**Exercise requirements:** Copy exactly the lines of the material below that run from the one containing "Keep writing the" through the one containing "name: the object's name.". Copy no other lines.
____________________
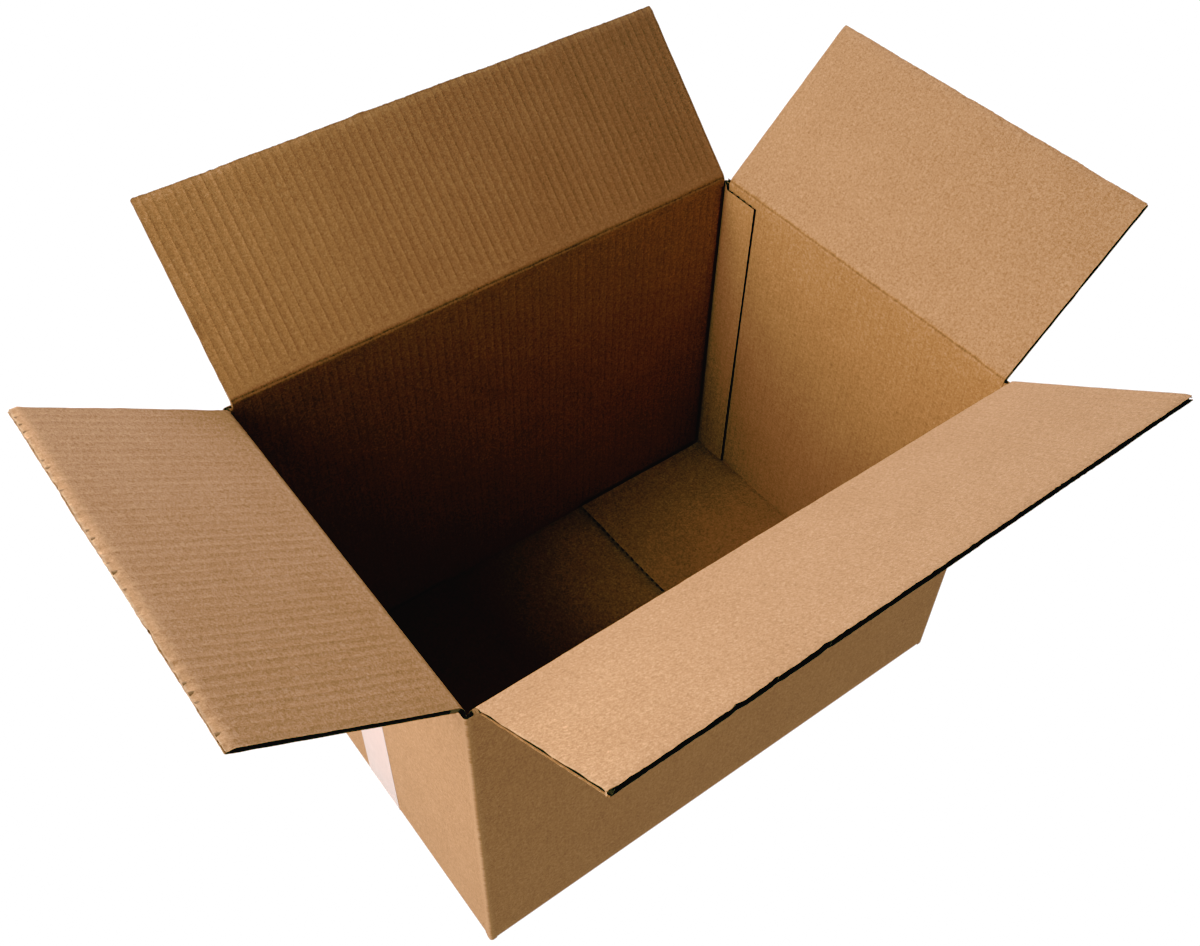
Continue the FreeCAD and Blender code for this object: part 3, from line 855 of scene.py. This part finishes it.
def whisker():
    """A curl of liner torn at the front flap's left corner, and a shred on its side."""
    shape = Shape()
    half = SIDES["front"]["half"] - INSET
    for s0, v0, ds, dv, dd, wide in ((-half + 0.6, REACH - 2.2, -2.6, 3.4, -1.6, 1.1), (-half + 0.4, 96.0, -1.7, 5.5, 0.5, 0.8),
                                     (-half + 0.4, 61.0, -1.3, -4.0, 0.4, 0.7)):
        q = np.linspace(0, 1, 9)[:, None]
        across = np.linspace(-1, 1, 4)[None, :]
        width = wide * (1 - 0.85 * q) * (1 + 0.15 * noise1(q * 20 + s0, 951, 3.0))
        s = s0 + ds * q ** 1.3 + 0.5 * width * across
        v = v0 + dv * q + 0.25 * width * across
        d = BOARD - 0.15 + dd * q ** 1.6 + 0 * across
        A = attr(s, v, 3.1, 0.18 + 0 * s)
        shape.slab(on_flap("front", s, v, d), on_flap("front", s, v, d - 0.18), A, mat=0, rim=2)
    return shape.build("flap_front_shreds", BOARD_MATS)


shreds = whisker()
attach(shreds, "front_flap")
walls = walls_mesh().build("carton_walls", BOARD_MATS)
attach(walls, "carton")
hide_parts("carton_body")
shape = Shape()
for side in ("back", "front", "left", "right"):
    floor_flap(shape, side)
bottom = shape.build("carton_bottom", BOARD_MATS)
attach(bottom, "carton")
tape = tape_mesh()
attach(tape, "carton")
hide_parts("sealing_tape")


# ------------------------------------------------------------------- the stage
def floor():
    mesh = bpy.data.meshes.new("studio_floor")
    mesh.from_pydata([(-6, -6, 0), (6, -6, 0), (6, 6, 0), (-6, 6, 0)], [], [(0, 1, 2, 3)])
    ob = bpy.data.objects.new("studio_floor", mesh)
    bpy.context.scene.collection.objects.link(ob)
    mat = bpy.data.materials.new("studio_white")
    mat.use_nodes = True
    t = mat.node_tree
    bsdf = t.nodes["Principled BSDF"]
    bsdf.inputs["Base Color"].default_value = (0.05, 0.05, 0.05, 1)
    bsdf.inputs["Roughness"].default_value = 0.9
    bsdf.inputs["Specular IOR Level"].default_value = 0.1
    bsdf.inputs["Emission Color"].default_value = (1, 1, 1, 1)
    bsdf.inputs["Emission Strength"].default_value = FLOOR_GLOW
    mesh.materials.append(mat)
    return ob


def lamp(name, direction, distance, size, power, colour, target=(0, 0, 0.25)):
    data = bpy.data.lights.new(name, "AREA")
    data.shape = "DISK"
    data.size = size
    data.energy = power
    data.color = colour
    ob = bpy.data.objects.new(name, data)
    bpy.context.scene.collection.objects.link(ob)
    d = np.array(direction, float)
    d = d / np.linalg.norm(d)
    ob.location = tuple(np.array(target) + d * distance)
    z = Matrix(((1, 0, 0), (0, 1, 0), (0, 0, 1)))
    from mathutils import Vector
    ob.rotation_mode = "QUATERNION"
    ob.rotation_quaternion = Vector(tuple(d)).to_track_quat("Z", "Y")
    return ob


FLOOR_GLOW = 0.90
LAMPS = [
    ("near_left", (-0.80, 0.15, 0.70), 1.1, 0.5, 5.0, (1.04, 1.0, 0.94)),
    ("key", (-0.95, 0.30, 0.45), 1.3, 0.6, 9.2, (1.04, 1.0, 0.94)),
    ("side", (-0.95, -0.10, 0.28), 3.0, 1.3, 26.0, (1.02, 1.0, 0.98)),
    ("back", (0.0, 0.80, 0.55), 3.0, 1.3, 26.0, (1.0, 1.0, 1.0)),
    ("back_right", (0.35, 0.70, 0.62), 3.0, 1.3, 67.0, (0.91, 1.0, 1.17)),
]
WORLD = 0.0
floor()
for args in LAMPS:
    if args[4] > 0:
        lamp(*args)
world = bpy.data.worlds.new("studio")
bpy.context.scene.world = world
world.use_nodes = True
world.node_tree.nodes["Background"].inputs["Color"].default_value = (1.0, 1.0, 1.0, 1)
world.node_tree.nodes["Background"].inputs["Strength"].default_value = WORLD
view = bpy.context.scene.view_settings
view.view_transform = "Standard"
view.use_curve_mapping = True
# the photograph's own contrast: deep shadows and warm darks, the same for every part of the picture
TONE = (
    [(0.0, 0.002), (0.03, 0.003), (0.05, 0.006), (0.066, 0.017), (0.08, 0.037), (0.10, 0.068), (0.12, 0.112), (0.142, 0.146),
     (0.185, 0.20), (0.28, 0.302), (0.37, 0.405), (0.50, 0.53), (0.70, 0.70), (0.80, 0.82), (0.885, 1.0), (1.0, 1.0)],
    [(0.0, 0.002), (0.015, 0.0025), (0.023, 0.0045), (0.030, 0.009), (0.040, 0.021), (0.055, 0.042), (0.097, 0.080), (0.15, 0.138),
     (0.20, 0.188), (0.30, 0.298), (0.40, 0.382), (0.70, 0.70), (0.80, 0.82), (0.885, 1.0), (1.0, 1.0)],
    [(0.0, 0.002), (0.008, 0.0025), (0.018, 0.005), (0.03, 0.011), (0.047, 0.022), (0.06, 0.031), (0.077, 0.042), (0.107, 0.067),
     (0.155, 0.137), (0.22, 0.200), (0.40, 0.385), (0.70, 0.70), (0.80, 0.82), (0.885, 1.0), (1.0, 1.0)],
)
for channel, stops in zip(view.curve_mapping.curves, TONE):
    channel.points[0].location = stops[0]
    channel.points[0].handle_type = "VECTOR"
    channel.points[1].handle_type = "VECTOR"
    for x, y in stops[1:-1]:
        channel.points.new(x, y).handle_type = "VECTOR"
view.curve_mapping.update()

# ------------------------------------------------------------------ the camera
cam_data = bpy.data.cameras.new("camera")
cam = bpy.data.objects.new("camera", cam_data)
bpy.context.scene.collection.objects.link(cam)
FOCAL, CX, CY = 1313.569, 584.092, 470.780
cam_data.sensor_width = 36.0
cam_data.sensor_fit = "HORIZONTAL"
cam_data.lens = FOCAL / 1200.0 * 36.0
cam_data.shift_x = (600.0 - CX) / 1200.0
cam_data.shift_y = (CY - 473.0) / 1200.0
cam_data.clip_start, cam_data.clip_end = 0.02, 50.0
right = np.array([0.8050272, -0.5932368, 0.0011526])
down = np.array([-0.4370087, -0.5943361, -0.6751207])
ahead = np.array([0.4011914, 0.5429868, -0.7377064])
m = Matrix.Identity(4)
for r in range(3):
    m[r][0], m[r][1], m[r][2] = right[r], -down[r], -ahead[r]
m[0][3], m[1][3], m[2][3] = -0.4241479, -0.5289011, 0.9836226
cam.matrix_world = m
bpy.context.scene.camera = cam
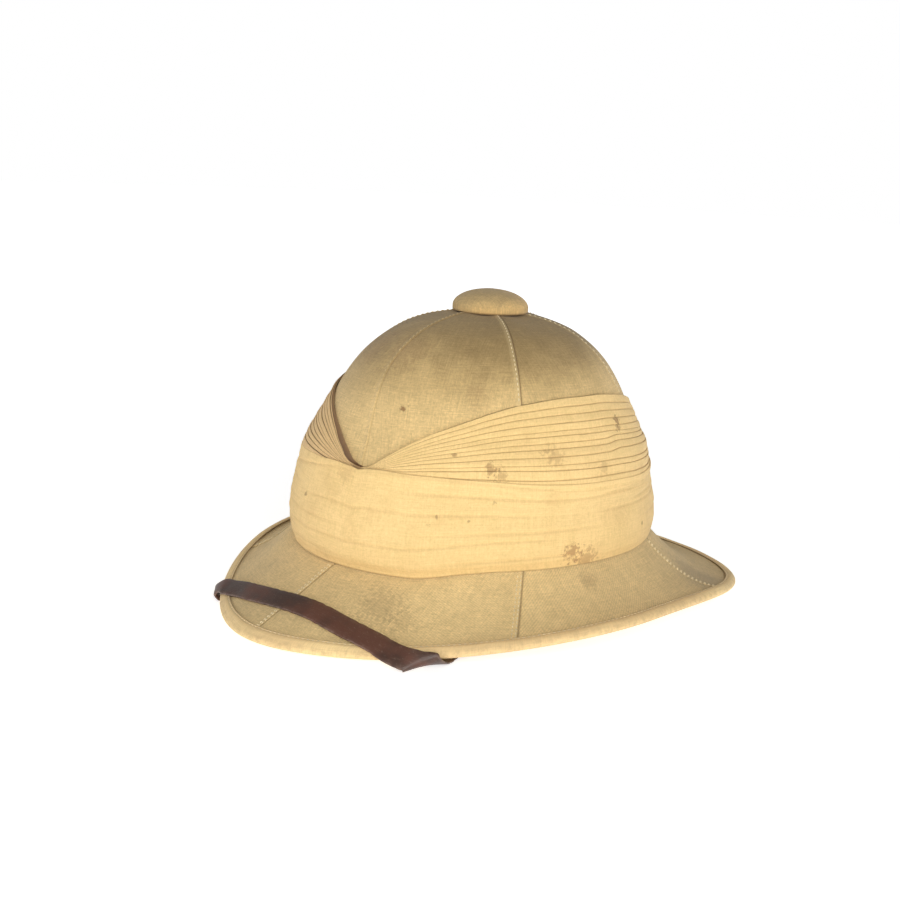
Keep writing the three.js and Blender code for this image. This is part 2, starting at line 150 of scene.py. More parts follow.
# ---- meshes -------------------------------------------------------------------------------------
@dataclass
class Cloth:
    """A grid surface: rows run one way and columns the other, with a cloth map and fields.

    Attributes:
        points: (rows, columns, 3) in millimetres, where a column for the full turn repeats column 0.
        across: (rows, columns) place along the weft in millimetres.
        along: (rows, columns) place along the warp in millimetres.
        round_columns: whether the last column is the first one again.
        round_rows: whether the rows close into a section with a wall.
        flip: turns the faces of an open sheet over; a closed one is turned outward by its volume.
        fields: named values at the points, for the materials.
        panels: width of a panel in columns' turn, or 0 where the cloth is in one piece.
    """

    points: Array
    across: Array
    along: Array
    round_columns: bool = True
    round_rows: bool = False
    flip: bool = False
    fields: dict[str, Array] = field(default_factory=dict)
    across_right: Array | None = None

    def piece(self, name: str) -> bpy.types.Object:
        """Make the object with its smooth faces, cloth map and fields.

        Args:
            name: the object's name.

        Returns:
            The new object, at the origin.
        """
        rows, columns = self.points.shape[:2]
        kept = columns - 1 if self.round_columns else columns
        low = np.arange(rows if self.round_rows else rows - 1)[:, None]
        left = np.arange(columns - 1)[None, :]
        high, right = (low + 1) % rows, (left + 1) % kept
        quads = np.stack(
            [low * kept + left, low * kept + right, high * kept + right, high * kept + left], -1
        )
        across_right = self.across if self.across_right is None else self.across_right
        u = np.stack(
            [self.across[low, left], across_right[low, left + 1],
             across_right[high, left + 1], self.across[high, left]], -1
        )
        v = np.stack(
            [self.along[low, left], self.along[low, left + 1],
             self.along[high, left + 1], self.along[high, left]], -1
        )
        place = self.points[:, :kept].reshape(-1, 3) * MM
        quads, map_uv = quads.reshape(-1, 4), np.stack([u, v], -1).reshape(-1, 4, 2)
        flip = self.flip
        if self.round_rows:
            a, b, c, d = (place[quads[:, k]] for k in range(4))
            flip = float((a * (np.cross(b, c) + np.cross(c, d))).sum()) < 0
        if flip:
            quads, map_uv = quads[:, ::-1], map_uv[:, ::-1]
        mesh = bpy.data.meshes.new(name)
        mesh.from_pydata(place, [], quads)
        layer = mesh.uv_layers.new(name="cloth")
        layer.data.foreach_set("uv", (map_uv * MM).astype(np.float32).ravel())
        for title, values in self.fields.items():
            channel = mesh.attributes.new(title, "FLOAT", "POINT")
            channel.data.foreach_set("value", values[:, :kept].astype(np.float32).ravel())
        mesh.polygons.foreach_set("use_smooth", np.ones(len(quads), bool))
        mesh.update()
        piece = bpy.data.objects.new(name, mesh)
        bpy.context.scene.collection.objects.link(piece)
        return piece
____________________
**Finished task:**
Keep writing the three.js and Blender code for this image. This is part 2, starting at line 150 of scene.py. More parts follow.
# ---- meshes -------------------------------------------------------------------------------------
@dataclass
class Cloth:
    """A grid surface: rows run one way and columns the other, with a cloth map and fields.

    Attributes:
        points: (rows, columns, 3) in millimetres, where a column for the full turn repeats column 0.
        across: (rows, columns) place along the weft in millimetres.
        along: (rows, columns) place along the warp in millimetres.
        round_columns: whether the last column is the first one again.
        round_rows: whether the rows close into a section with a wall.
        flip: turns the faces of an open sheet over; a closed one is turned outward by its volume.
        fields: named values at the points, for the materials.
        panels: width of a panel in columns' turn, or 0 where the cloth is in one piece.
    """

    points: Array
    across: Array
    along: Array
    round_columns: bool = True
    round_rows: bool = False
    flip: bool = False
    fields: dict[str, Array] = field(default_factory=dict)
    across_right: Array | None = None

    def piece(self, name: str) -> bpy.types.Object:
        """Make the object with its smooth faces, cloth map and fields.

        Args:
            name: the object's name.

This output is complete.